Start of DATA BLOCK
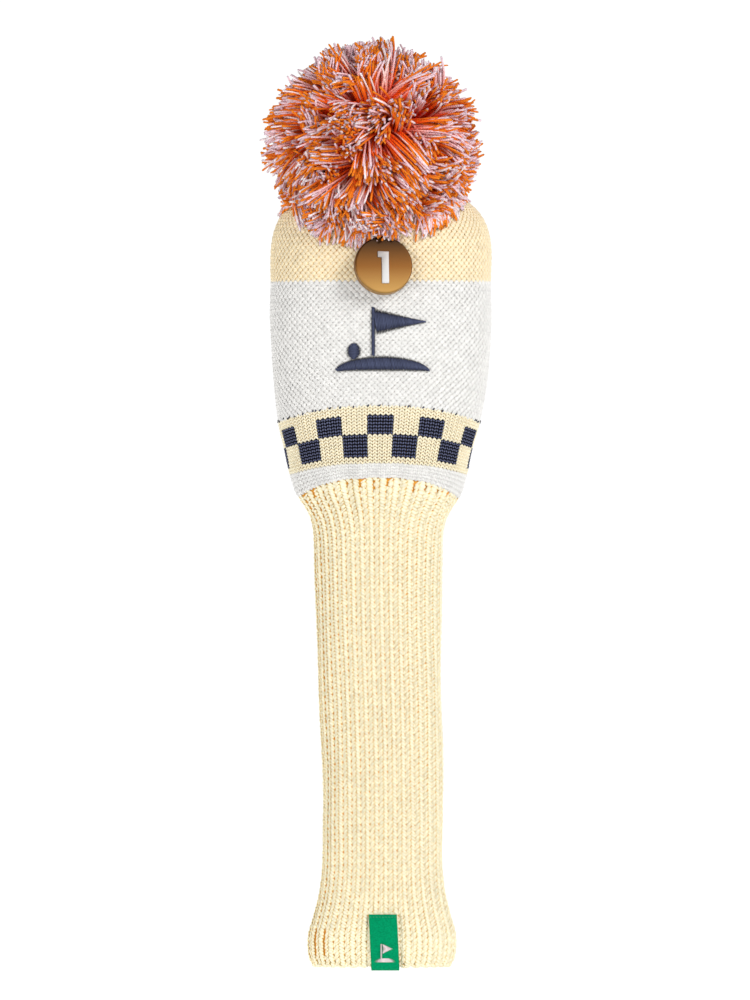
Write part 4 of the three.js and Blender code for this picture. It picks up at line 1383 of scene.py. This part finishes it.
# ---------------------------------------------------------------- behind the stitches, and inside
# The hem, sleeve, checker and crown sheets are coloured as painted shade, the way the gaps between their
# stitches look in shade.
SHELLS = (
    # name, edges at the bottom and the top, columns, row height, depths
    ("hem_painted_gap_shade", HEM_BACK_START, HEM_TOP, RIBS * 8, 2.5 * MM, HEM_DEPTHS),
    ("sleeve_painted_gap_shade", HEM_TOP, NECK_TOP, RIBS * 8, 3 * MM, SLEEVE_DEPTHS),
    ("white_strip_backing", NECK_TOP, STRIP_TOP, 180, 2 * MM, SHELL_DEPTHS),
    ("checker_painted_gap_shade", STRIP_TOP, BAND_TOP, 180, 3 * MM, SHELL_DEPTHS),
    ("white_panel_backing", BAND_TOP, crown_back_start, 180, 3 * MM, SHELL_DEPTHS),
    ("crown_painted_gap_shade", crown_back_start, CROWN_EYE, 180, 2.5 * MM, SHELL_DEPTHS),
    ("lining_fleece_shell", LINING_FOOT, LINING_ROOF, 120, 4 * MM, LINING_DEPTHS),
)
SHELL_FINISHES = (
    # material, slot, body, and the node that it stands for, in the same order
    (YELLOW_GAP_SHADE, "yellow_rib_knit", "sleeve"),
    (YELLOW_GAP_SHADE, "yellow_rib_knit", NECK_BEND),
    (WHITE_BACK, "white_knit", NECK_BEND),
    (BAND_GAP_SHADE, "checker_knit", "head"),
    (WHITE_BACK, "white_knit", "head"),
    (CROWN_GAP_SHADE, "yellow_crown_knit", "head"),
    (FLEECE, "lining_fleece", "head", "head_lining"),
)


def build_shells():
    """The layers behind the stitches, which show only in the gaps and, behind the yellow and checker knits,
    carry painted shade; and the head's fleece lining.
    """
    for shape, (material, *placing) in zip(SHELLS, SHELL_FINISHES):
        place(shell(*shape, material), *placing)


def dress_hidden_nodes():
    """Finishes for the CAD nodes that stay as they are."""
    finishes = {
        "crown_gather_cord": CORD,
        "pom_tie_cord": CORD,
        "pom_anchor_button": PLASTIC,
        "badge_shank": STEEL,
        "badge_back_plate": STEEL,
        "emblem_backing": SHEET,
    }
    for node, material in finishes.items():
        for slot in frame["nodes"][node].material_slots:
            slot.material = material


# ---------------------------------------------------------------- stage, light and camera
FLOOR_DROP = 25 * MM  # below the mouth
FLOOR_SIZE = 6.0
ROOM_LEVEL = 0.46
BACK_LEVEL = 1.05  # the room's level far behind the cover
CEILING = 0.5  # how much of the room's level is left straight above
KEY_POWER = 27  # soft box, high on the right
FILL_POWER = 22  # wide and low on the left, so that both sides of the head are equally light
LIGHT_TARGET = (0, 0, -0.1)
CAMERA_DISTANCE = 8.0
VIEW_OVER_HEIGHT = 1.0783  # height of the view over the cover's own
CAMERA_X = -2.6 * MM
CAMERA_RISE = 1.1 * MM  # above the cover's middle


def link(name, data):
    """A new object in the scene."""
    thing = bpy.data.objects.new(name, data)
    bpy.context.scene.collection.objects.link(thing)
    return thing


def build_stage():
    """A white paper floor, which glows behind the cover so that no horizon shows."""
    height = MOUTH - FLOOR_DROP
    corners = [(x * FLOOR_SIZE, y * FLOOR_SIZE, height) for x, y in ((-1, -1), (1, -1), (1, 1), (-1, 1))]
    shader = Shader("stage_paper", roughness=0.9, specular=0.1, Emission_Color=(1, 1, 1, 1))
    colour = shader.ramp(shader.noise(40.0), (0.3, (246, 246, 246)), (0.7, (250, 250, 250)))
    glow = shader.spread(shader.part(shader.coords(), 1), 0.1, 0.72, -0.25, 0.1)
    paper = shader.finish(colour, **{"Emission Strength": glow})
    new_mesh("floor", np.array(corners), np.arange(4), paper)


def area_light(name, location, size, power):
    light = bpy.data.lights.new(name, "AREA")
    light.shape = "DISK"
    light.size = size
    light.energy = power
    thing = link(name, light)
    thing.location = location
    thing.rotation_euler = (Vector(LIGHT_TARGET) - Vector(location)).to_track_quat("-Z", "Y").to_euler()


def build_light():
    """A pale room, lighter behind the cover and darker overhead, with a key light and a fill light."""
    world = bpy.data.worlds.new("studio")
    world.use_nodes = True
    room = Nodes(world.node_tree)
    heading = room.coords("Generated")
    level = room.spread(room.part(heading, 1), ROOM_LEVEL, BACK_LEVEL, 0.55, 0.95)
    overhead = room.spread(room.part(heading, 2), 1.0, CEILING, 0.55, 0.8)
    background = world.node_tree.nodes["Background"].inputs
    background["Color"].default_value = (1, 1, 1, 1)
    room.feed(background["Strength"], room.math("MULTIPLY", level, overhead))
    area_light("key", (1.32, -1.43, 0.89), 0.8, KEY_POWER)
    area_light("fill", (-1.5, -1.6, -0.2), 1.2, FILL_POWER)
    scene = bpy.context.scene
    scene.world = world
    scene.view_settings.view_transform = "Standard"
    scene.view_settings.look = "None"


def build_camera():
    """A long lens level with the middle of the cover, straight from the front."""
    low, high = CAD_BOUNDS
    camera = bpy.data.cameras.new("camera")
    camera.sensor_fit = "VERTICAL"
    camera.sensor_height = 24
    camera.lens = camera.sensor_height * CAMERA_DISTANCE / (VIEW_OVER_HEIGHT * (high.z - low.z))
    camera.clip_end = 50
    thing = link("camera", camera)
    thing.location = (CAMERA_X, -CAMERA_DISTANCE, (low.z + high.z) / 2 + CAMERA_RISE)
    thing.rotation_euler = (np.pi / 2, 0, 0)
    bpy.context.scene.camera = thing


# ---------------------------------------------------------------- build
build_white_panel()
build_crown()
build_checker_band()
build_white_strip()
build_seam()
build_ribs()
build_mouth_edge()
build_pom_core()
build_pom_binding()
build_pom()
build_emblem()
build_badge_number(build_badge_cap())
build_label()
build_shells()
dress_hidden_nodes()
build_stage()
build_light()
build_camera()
End of DATA BLOCK
*TO DO:* Reproduce the listing above word for word.

*WRITTEN REPLY:*
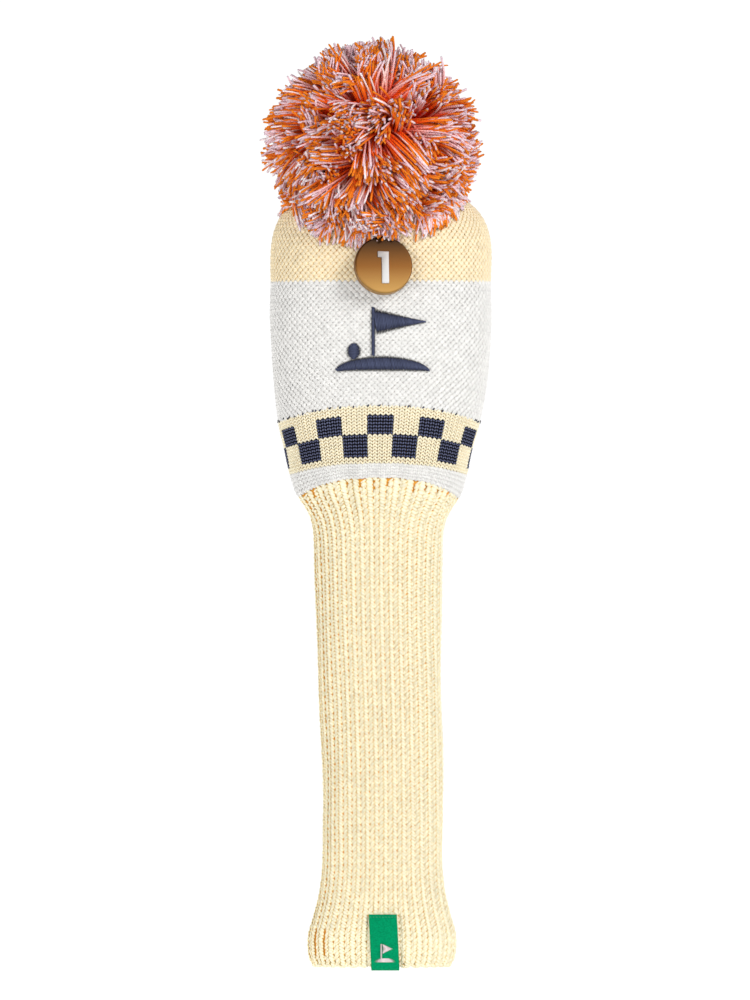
Write part 4 of the three.js and Blender code for this picture. It picks up at line 1383 of scene.py. This part finishes it.
# ---------------------------------------------------------------- behind the stitches, and inside
# The hem, sleeve, checker and crown sheets are coloured as painted shade, the way the gaps between their
# stitches look in shade.
SHELLS = (
    # name, edges at the bottom and the top, columns, row height, depths
    ("hem_painted_gap_shade", HEM_BACK_START, HEM_TOP, RIBS * 8, 2.5 * MM, HEM_DEPTHS),
    ("sleeve_painted_gap_shade", HEM_TOP, NECK_TOP, RIBS * 8, 3 * MM, SLEEVE_DEPTHS),
    ("white_strip_backing", NECK_TOP, STRIP_TOP, 180, 2 * MM, SHELL_DEPTHS),
    ("checker_painted_gap_shade", STRIP_TOP, BAND_TOP, 180, 3 * MM, SHELL_DEPTHS),
    ("white_panel_backing", BAND_TOP, crown_back_start, 180, 3 * MM, SHELL_DEPTHS),
    ("crown_painted_gap_shade", crown_back_start, CROWN_EYE, 180, 2.5 * MM, SHELL_DEPTHS),
    ("lining_fleece_shell", LINING_FOOT, LINING_ROOF, 120, 4 * MM, LINING_DEPTHS),
)
SHELL_FINISHES = (
    # material, slot, body, and the node that it stands for, in the same order
    (YELLOW_GAP_SHADE, "yellow_rib_knit", "sleeve"),
    (YELLOW_GAP_SHADE, "yellow_rib_knit", NECK_BEND),
    (WHITE_BACK, "white_knit", NECK_BEND),
    (BAND_GAP_SHADE, "checker_knit", "head"),
    (WHITE_BACK, "white_knit", "head"),
    (CROWN_GAP_SHADE, "yellow_crown_knit", "head"),
    (FLEECE, "lining_fleece", "head", "head_lining"),
)


def build_shells():
    """The layers behind the stitches, which show only in the gaps and, behind the yellow and checker knits,
    carry painted shade; and the head's fleece lining.
    """
    for shape, (material, *placing) in zip(SHELLS, SHELL_FINISHES):
        place(shell(*shape, material), *placing)


def dress_hidden_nodes():
    """Finishes for the CAD nodes that stay as they are."""
    finishes = {
        "crown_gather_cord": CORD,
        "pom_tie_cord": CORD,
        "pom_anchor_button": PLASTIC,
        "badge_shank": STEEL,
        "badge_back_plate": STEEL,
        "emblem_backing": SHEET,
    }
    for node, material in finishes.items():
        for slot in frame["nodes"][node].material_slots:
            slot.material = material


# ---------------------------------------------------------------- stage, light and camera
FLOOR_DROP = 25 * MM  # below the mouth
FLOOR_SIZE = 6.0
ROOM_LEVEL = 0.46
BACK_LEVEL = 1.05  # the room's level far behind the cover
CEILING = 0.5  # how much of the room's level is left straight above
KEY_POWER = 27  # soft box, high on the right
FILL_POWER = 22  # wide and low on the left, so that both sides of the head are equally light
LIGHT_TARGET = (0, 0, -0.1)
CAMERA_DISTANCE = 8.0
VIEW_OVER_HEIGHT = 1.0783  # height of the view over the cover's own
CAMERA_X = -2.6 * MM
CAMERA_RISE = 1.1 * MM  # above the cover's middle


def link(name, data):
    """A new object in the scene."""
    thing = bpy.data.objects.new(name, data)
    bpy.context.scene.collection.objects.link(thing)
    return thing


def build_stage():
    """A white paper floor, which glows behind the cover so that no horizon shows."""
    height = MOUTH - FLOOR_DROP
    corners = [(x * FLOOR_SIZE, y * FLOOR_SIZE, height) for x, y in ((-1, -1), (1, -1), (1, 1), (-1, 1))]
    shader = Shader("stage_paper", roughness=0.9, specular=0.1, Emission_Color=(1, 1, 1, 1))
    colour = shader.ramp(shader.noise(40.0), (0.3, (246, 246, 246)), (0.7, (250, 250, 250)))
    glow = shader.spread(shader.part(shader.coords(), 1), 0.1, 0.72, -0.25, 0.1)
    paper = shader.finish(colour, **{"Emission Strength": glow})
    new_mesh("floor", np.array(corners), np.arange(4), paper)


def area_light(name, location, size, power):
    light = bpy.data.lights.new(name, "AREA")
    light.shape = "DISK"
    light.size = size
    light.energy = power
    thing = link(name, light)
    thing.location = location
    thing.rotation_euler = (Vector(LIGHT_TARGET) - Vector(location)).to_track_quat("-Z", "Y").to_euler()


def build_light():
    """A pale room, lighter behind the cover and darker overhead, with a key light and a fill light."""
    world = bpy.data.worlds.new("studio")
    world.use_nodes = True
    room = Nodes(world.node_tree)
    heading = room.coords("Generated")
    level = room.spread(room.part(heading, 1), ROOM_LEVEL, BACK_LEVEL, 0.55, 0.95)
    overhead = room.spread(room.part(heading, 2), 1.0, CEILING, 0.55, 0.8)
    background = world.node_tree.nodes["Background"].inputs
    background["Color"].default_value = (1, 1, 1, 1)
    room.feed(background["Strength"], room.math("MULTIPLY", level, overhead))
    area_light("key", (1.32, -1.43, 0.89), 0.8, KEY_POWER)
    area_light("fill", (-1.5, -1.6, -0.2), 1.2, FILL_POWER)
    scene = bpy.context.scene
    scene.world = world
    scene.view_settings.view_transform = "Standard"
    scene.view_settings.look = "None"


def build_camera():
    """A long lens level with the middle of the cover, straight from the front."""
    low, high = CAD_BOUNDS
    camera = bpy.data.cameras.new("camera")
    camera.sensor_fit = "VERTICAL"
    camera.sensor_height = 24
    camera.lens = camera.sensor_height * CAMERA_DISTANCE / (VIEW_OVER_HEIGHT * (high.z - low.z))
    camera.clip_end = 50
    thing = link("camera", camera)
    thing.location = (CAMERA_X, -CAMERA_DISTANCE, (low.z + high.z) / 2 + CAMERA_RISE)
    thing.rotation_euler = (np.pi / 2, 0, 0)
    bpy.context.scene.camera = thing


# ---------------------------------------------------------------- build
build_white_panel()
build_crown()
build_checker_band()
build_white_strip()
build_seam()
build_ribs()
build_mouth_edge()
build_pom_core()
build_pom_binding()
build_pom()
build_emblem()
build_badge_number(build_badge_cap())
build_label()
build_shells()
dress_hidden_nodes()
build_stage()
build_light()
build_camera()